Supplements to ease pain of arthritis 'do not work'

Two supplements taken by millions of people for joint pain caused by arthritis do not work, according to research.

The supplements, glucosamine and chondroitin, are widely sold in health shops and have increasingly been prescribed by GPs and rheumatologosts in the last decade.

They are taken on their own or in combination to reduce the pain caused by arthritis in the hips and knees. In 2008 the global market for glucosamine alone was estimated at £1.3bn.

But analysis of results from 10 trials of the supplements involving over 3,800 patients with knee and hip osteoarthritis found they were no better than a placebo at relieving pain.

Osteoarthritis is a chronic condition of the hip or knee which can cause severe long-lasting pain. The main treatment is painkillers and anti-inflammatory drugs to reduce the swelling in the joints.

However the drugs cause stomach and heart problems in some people, especially if used long term. There is an urgent need for treatments that slow the disease and relieve pain, the researchers say.

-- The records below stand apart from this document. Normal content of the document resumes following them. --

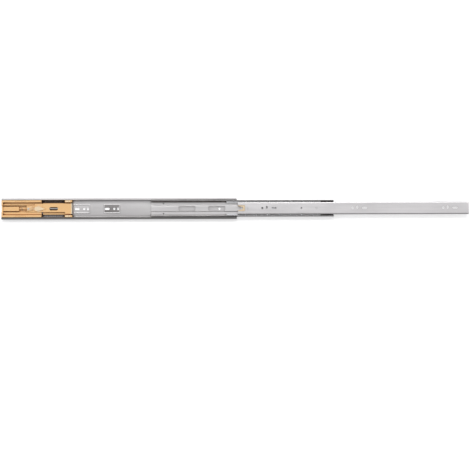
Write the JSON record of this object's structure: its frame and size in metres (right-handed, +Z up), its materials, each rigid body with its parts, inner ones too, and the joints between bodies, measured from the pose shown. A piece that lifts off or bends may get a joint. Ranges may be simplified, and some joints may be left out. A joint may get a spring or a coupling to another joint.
{
  "type": "drawer slide",
  "caption": "Full-extension ball-bearing drawer slide: three nested steel channels, caged balls and a tan soft-close unit at the rear.",
  "frame": {"origin": "front cabinet screw hole, 37 mm behind the cabinet channel's front edge, at mid height on the cabinet wall plane", "axes": "+X along the slide towards the front of the cabinet, +Z up, -Y from the cabinet wall towards the drawer"},
  "size_m": [0.992, 0.0127, 0.045],
  "materials": {
    "zinc_steel": "bright zinc-plated rolled steel",
    "dark_steel": "plain spring steel",
    "ball_steel": "polished",
    "tan_plastic": "moulded acetal, satin",
    "cream_plastic": "moulded acetal, satin",
    "black_plastic": "moulded, matt"
  },
  "bodies": {
    "cabinet_member": {"cabinet_channel": "zinc_steel", "soft_close_housing": "tan_plastic", "housing_rivets": "dark_steel", "end_buffers": "black_plastic", "damper_rod": "tan_plastic", "damper_piston": "black_plastic"},
    "soft_close_carriage": {"carriage": "tan_plastic", "head_pads": "cream_plastic", "head_bumper": "cream_plastic", "damper_cylinder": "dark_steel", "damper_cap": "black_plastic", "catch_pivot_pin": "dark_steel", "closing_spring_upper": "dark_steel", "closing_spring_lower": "dark_steel"},
    "catch": {"catch_pawl": "cream_plastic"},
    "outer_cage": {"outer_cage_upper": "dark_steel", "outer_cage_lower": "dark_steel", "outer_balls_upper": "ball_steel", "outer_balls_lower": "ball_steel"},
    "middle_member": {"middle_channel": "zinc_steel", "cage_buffer_upper": "black_plastic", "cage_buffer_lower": "black_plastic"},
    "inner_cage_body": {"inner_cage": "zinc_steel", "inner_balls_upper": "ball_steel", "inner_balls_lower": "ball_steel"},
    "drawer_member": {"drawer_channel": "zinc_steel", "drawer_striker": "tan_plastic", "striker_rivet": "dark_steel", "lever_rivet": "dark_steel"},
    "lever": {"release_lever": "black_plastic"}
  },
  "joints": [
    {"name": "middle_slide", "type": "slide", "parent": "cabinet_member", "child": "middle_member", "axis": [1, 0, 0], "range_m": [-0.2132, 0]},
    {"name": "drawer_slide", "type": "slide", "parent": "middle_member", "child": "drawer_member", "axis": [1, 0, 0], "range_m": [-0.2838, 0]},
    {"name": "outer_cage_roll", "type": "slide", "parent": "cabinet_member", "child": "outer_cage", "axis": [1, 0, 0], "range_m": [-0.1066, 0]},
    {"name": "inner_cage_roll", "type": "slide", "parent": "middle_member", "child": "inner_cage_body", "axis": [1, 0, 0], "range_m": [-0.1419, 0]},
    {"name": "carriage_slide", "type": "slide", "parent": "cabinet_member", "child": "soft_close_carriage", "axis": [1, 0, 0], "range_m": [-0.05, 0], "deforming": ["closing_spring_upper", "closing_spring_lower"]},
    {"name": "catch_tilt", "type": "hinge", "parent": "soft_close_carriage", "child": "catch", "pos_m": [-0.4054, -0.009, 0], "axis": [0, -1, 0], "range_deg": [-8, 0]},
    {"name": "release_lever", "type": "hinge", "parent": "drawer_member", "child": "lever", "pos_m": [0.206, -0.011, 0], "axis": [0, -1, 0], "range_deg": [0, 10], "stiffness_Nm_per_rad": 0.05, "springref_deg": -5.73}
  ],
  "couplings": [
    {"joint": "outer_cage_roll", "follows": "middle_slide", "ratio": 0.5},
    {"joint": "inner_cage_roll", "follows": "drawer_slide", "ratio": 0.5},
    {"joint": "carriage_slide", "follows": "middle_slide", "ratio": 0.2345}
  ]
}
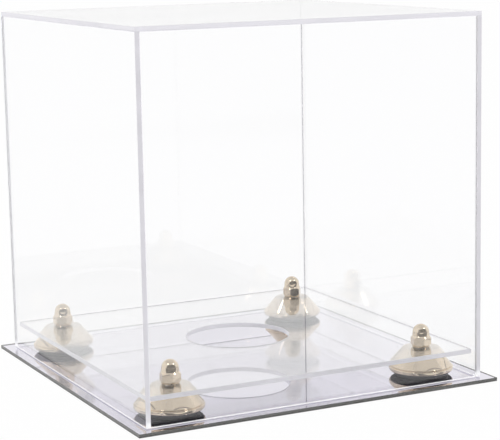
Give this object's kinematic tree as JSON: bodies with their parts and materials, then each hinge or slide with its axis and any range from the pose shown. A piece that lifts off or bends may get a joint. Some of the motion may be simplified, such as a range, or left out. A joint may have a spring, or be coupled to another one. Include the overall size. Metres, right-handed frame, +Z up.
{
  "type": "bowling ball display case",
  "caption": "Clear acrylic display case: a lift-off cover over a platform with a round seat, on gilt risers standing on a mirrored base.",
  "frame": {"origin": "centre of the underside of the mirrored base", "axes": "+Z up, the front of the case at -Y, its left side at -X"},
  "size_m": [0.271, 0.271, 0.2568],
  "materials": {
    "clear_acrylic": "clear, polished",
    "mirror": "silvered, dark backing",
    "gilt_metal": "polished champagne gilt",
    "black_rubber": "matte",
    "plated_steel": "plated"
  },
  "bodies": {
    "base": {"mirror_backing": "mirror", "base_sheet": "clear_acrylic"},
    "cover": {"cover_top": "clear_acrylic", "cover_front": "clear_acrylic", "cover_back": "clear_acrylic", "cover_left": "clear_acrylic", "cover_right": "clear_acrylic"},
    "stand": {"platform": "clear_acrylic", "riser_foot_front_left": "gilt_metal", "riser_foot_front_right": "gilt_metal", "riser_foot_back_left": "gilt_metal", "riser_foot_back_right": "gilt_metal", "riser_pad_front_left": "black_rubber", "riser_pad_front_right": "black_rubber", "riser_pad_back_left": "black_rubber", "riser_pad_back_right": "black_rubber", "riser_screw_front_left": "plated_steel", "riser_screw_front_right": "plated_steel", "riser_screw_back_left": "plated_steel", "riser_screw_back_right": "plated_steel", "cap_nut_front_left": "gilt_metal", "cap_nut_front_right": "gilt_metal", "cap_nut_back_left": "gilt_metal", "cap_nut_back_right": "gilt_metal"}
  },
  "joints": [
    {"name": "cover_lift", "type": "slide", "parent": "base", "child": "cover", "axis": [0, 0, 1], "range_m": [0, 0.26]},
    {"name": "stand_lift", "type": "slide", "parent": "base", "child": "stand", "axis": [0, 0, 1], "range_m": [0, 0.1]}
  ]
}
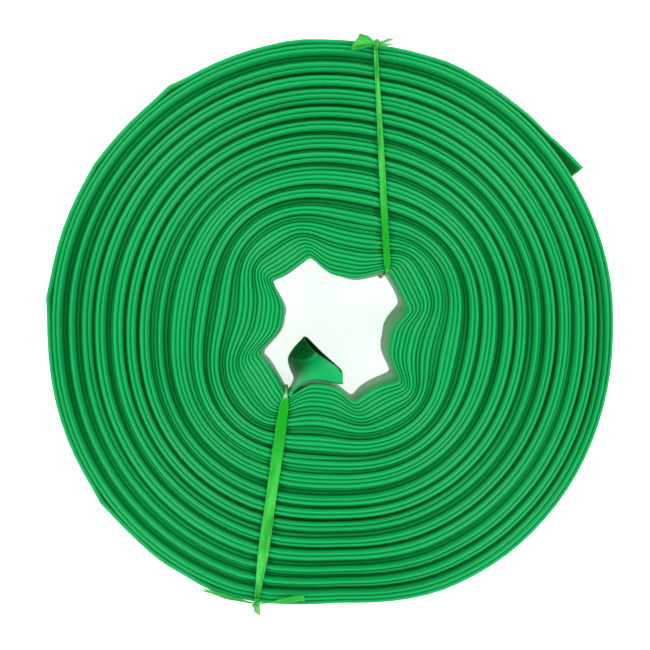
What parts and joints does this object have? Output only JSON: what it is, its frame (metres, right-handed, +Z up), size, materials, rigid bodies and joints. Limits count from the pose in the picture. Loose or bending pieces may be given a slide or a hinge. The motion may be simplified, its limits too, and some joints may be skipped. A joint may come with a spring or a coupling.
{
  "type": "coiled flat soaker hose",
  "caption": "Flat green soaker hose wound into a tight disc-shaped coil with an open folded core, held by two ribbon ties, with both plain-cut ends free.",
  "frame": {"origin": "on the coil's axis, on the plane it rests on", "axes": "+Z up along the coil's axis; +Y from the core towards the single-loop tie's side of the rim; the free outer end is in the +X +Y quarter; +X completes the right-handed frame"},
  "size_m": [0.2993, 0.3068, 0.0473],
  "materials": {
    "hose": "smooth, slightly glossy soft plastic with fine lengthwise lines",
    "tie": "thin shiny streaked ribbon"
  },
  "bodies": {
    "coil": {"hose_coil": "hose", "top_tie_band": "tie", "top_tie_knot": "tie", "top_tie_loop": "tie", "top_tie_ends": "tie", "bottom_tie_band": "tie", "bottom_tie_knot": "tie", "bottom_tie_long_end": "tie", "bottom_tie_short_end": "tie", "bottom_tie_point": "tie"},
    "outer_end": {"hose_outer_end": "hose"},
    "inner_end": {"hose_inner_end": "hose"}
  },
  "joints": [
    {"name": "outer_end_flex", "type": "hinge", "parent": "coil", "child": "outer_end", "pos_m": [0.09446, 0.11896, 0], "axis": [0, 0, 1], "range_deg": [-1, 60], "stiffness_Nm_per_rad": 0.003},
    {"name": "inner_end_flex", "type": "hinge", "parent": "coil", "child": "inner_end", "pos_m": [-0.0204, -0.0353, 0], "axis": [0, 0, 1], "range_deg": [0, 10], "stiffness_Nm_per_rad": 0.003}
  ]
}
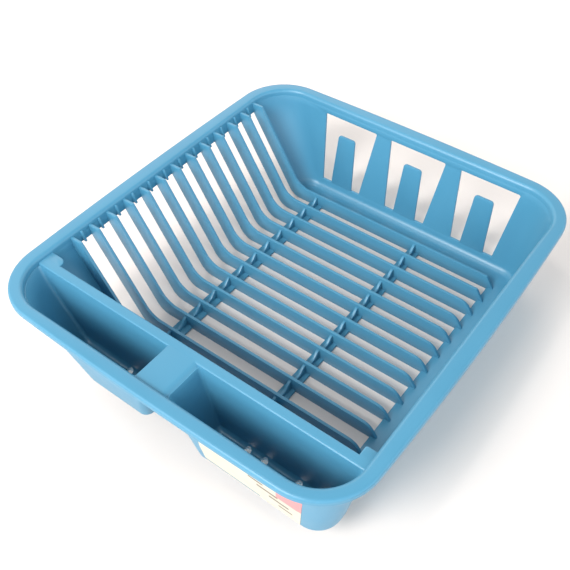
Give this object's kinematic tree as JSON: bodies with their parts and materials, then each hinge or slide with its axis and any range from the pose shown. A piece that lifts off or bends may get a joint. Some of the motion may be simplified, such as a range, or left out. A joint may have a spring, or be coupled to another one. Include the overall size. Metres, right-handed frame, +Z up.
{
  "type": "bottle drying rack",
  "caption": "Shallow moulded drainer with a slatted floor that hooks over one side, windows with prongs at the back and cutlery wells along the front.",
  "frame": {"origin": "on the table under the middle of the rim", "axes": "+Z up; the slats run along X, their sloping ends at -X; +Y from the wells to the windowed back wall"},
  "size_m": [0.3226, 0.3582, 0.09],
  "materials": {
    "body_plastic": "satin blue polypropylene",
    "label_paper": null
  },
  "bodies": {
    "root": {"rim_flange": "body_plastic", "wall_back": "body_plastic", "wall_right": "body_plastic", "wall_left_band": "body_plastic", "wall_left_front": "body_plastic", "corner_back_left": "body_plastic", "corner_back_right": "body_plastic", "floor_ledge_front": "body_plastic", "floor_ledge_back": "body_plastic", "floor_ledge_right": "body_plastic", "divider": "body_plastic", "utensil_well_left": "body_plastic", "utensil_well_right": "body_plastic", "well_bridge": "body_plastic", "crossbar_left": "body_plastic", "crossbar_middle": "body_plastic", "slat_01": "body_plastic", "slat_02": "body_plastic", "slat_03": "body_plastic", "slat_04": "body_plastic", "slat_05": "body_plastic", "slat_06": "body_plastic", "slat_07": "body_plastic", "slat_08": "body_plastic", "slat_09": "body_plastic", "slat_10": "body_plastic", "slat_11": "body_plastic", "slat_12": "body_plastic", "slat_13": "body_plastic", "cup_prong_1": "body_plastic", "cup_prong_2": "body_plastic", "cup_prong_3": "body_plastic", "band_rib_01": "body_plastic", "band_rib_02": "body_plastic", "band_rib_03": "body_plastic", "band_rib_04": "body_plastic", "band_rib_05": "body_plastic", "band_rib_06": "body_plastic", "band_rib_07": "body_plastic", "band_rib_08": "body_plastic", "band_rib_09": "body_plastic", "band_rib_10": "body_plastic", "band_rib_11": "body_plastic", "band_rib_12": "body_plastic", "front_label": "label_paper"}
  },
  "joints": []
}
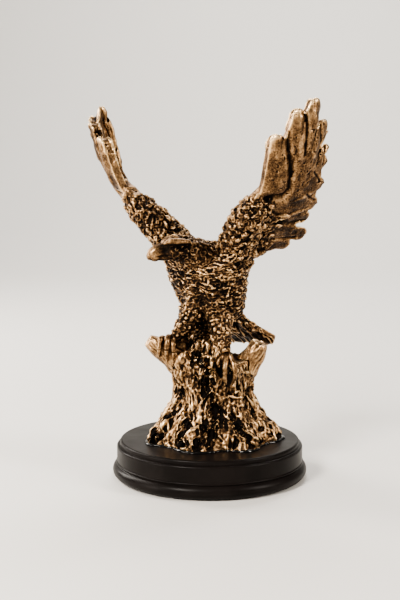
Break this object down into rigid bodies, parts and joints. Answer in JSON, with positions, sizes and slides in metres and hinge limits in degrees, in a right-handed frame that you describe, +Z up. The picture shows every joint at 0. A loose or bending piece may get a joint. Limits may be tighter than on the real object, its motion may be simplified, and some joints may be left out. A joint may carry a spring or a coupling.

Writing in the British Medical Journal, Professor Peter Juni and colleagues at the University of Bern, Switzerland, say conflicting results from trials about the effectiveness of the two supplements led them to carry out the review. They found no clinically relevant effect either on joint pain or on joint space narrowing – a measure of the damage caused by osteoarthritis.

Osteoarthritis is the most common type of arthritis in the UK, affecting an estimated 8.5 million people. It is thought to be caused by mechanical failure of the cartilage that separates and cushions the joints.

The other main type, rheumatoid arthritis, is caused by inflammation of the lining of the joints and the sheaths around the tendons.

Professor Juni and colleagues say that in the absence of any evidence that the supplements work, they should not be paid for by health services.

"Health authorities and health insurers should not cover the costs for these preparations, and new prescriptions to patients who have not received treatment should be discouraged."

Some patients find the supplements beneficial but the authors suggest this is either because of the placebo effect, or due to the natural course of the illness.

They conclude: "We are confident that neither of the preparations is dangerous. Therefore, we see no harm in having patients continue these preparations as long as they perceive a benefit and cover the costs of treatment themselves."